Of course, we may not experience the same risks and dangers now, but we are still impacted in the same way. For example, if we score well on one test, but less than expected on another, we often ruminate for longer on the lower score and experience the thoughts and emotions that come with it. Another example is that we can be experiencing lots of lovely things going on around us, but one negative altercation or event can have an impact on our mood for the rest of the day. What’s happened is that our programmed brains have discarded the many positive feelings for the one negative feeling, and then we have ruminated over that.

Negativity bias can often be reinforced by the media. Our brains are substantially more activated when we see or read something negative, terrible, sad or shocking than when we read something positive. It is no wonder then, that soaking up all this negativity can affect our mood and general well-being.

This is a predominant area of research which is forever attracting scientific and psychological research. One particularly interesting finding worth remembering is that research findings suggest that a ratio exists which can help us counterbalance negativity bias. You might think that if one bad thing happened, one good thing would equal it out? Not according to research. Research suggests the ratio is  anywhere between 3:1 and 5:1, depending on the situations. This means we may need three, four or even five positives to counterbalance one negative! In addition, holding on to positive thoughts for longer than we normally would, helps us outweigh any negative. These little gems of knowledge allow us to recognise when we are giving more of our focus on the negatives and can help shift our mindset towards the positives around us and ‘soak them up’ a little more to keep our mood and well-being out of the negative zone.

We’ve all done so well so far, communicating with our children and loved ones in these unique times. Let’s stay positive together.

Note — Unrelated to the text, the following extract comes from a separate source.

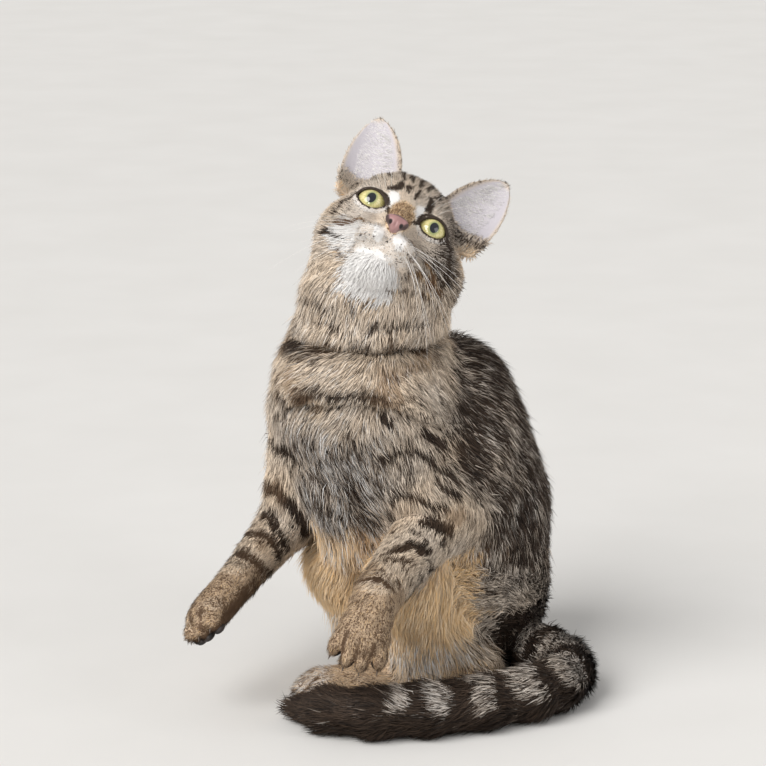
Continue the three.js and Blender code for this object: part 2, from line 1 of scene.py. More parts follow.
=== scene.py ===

Top tips to challenge negative bias

  • Build knowledge, understanding and awareness of your own negativity biases. By acknowledging when you are focusing on them, you can give yourself a little reminder on what is happening, and work on ways to shift your thinking patterns to more positive outlook


  • Hold on to positives for a few seconds longer than you normally would. This helps to ‘cement’ them into your memory, creating greater value for that positive experience


  • Begin a gratitude diary. List three things every day that you are thankful for. You could extend this by reflecting on positives you allowed yourself time to focus on or ‘soak up’ during the day


  • Reflect upon your media intake. Go through your social media and check you are receiving information from sources that inspire and make you happy. Consider reducing your exposure or removing/unfollowing some pages. The iPhone has a ‘screen time’ journal which can be useful to identify exact time spent on particular webpages


  • Approach your inner critic as you would your best friend. Notice when you take a negative stance on something and think about what you would say to your best friend if he/she was feeling this way


  • Practise things you are good at, passionate about and like doing. This helps to build your sense of accomplishment, increases self-esteem and is a good mood booster


  • Practise acting kindly towards others and recognise acts of kindness around you. Kindness towards others or doing good deeds for others boosts our own positivity, as does thanking others or recognising kind acts from others.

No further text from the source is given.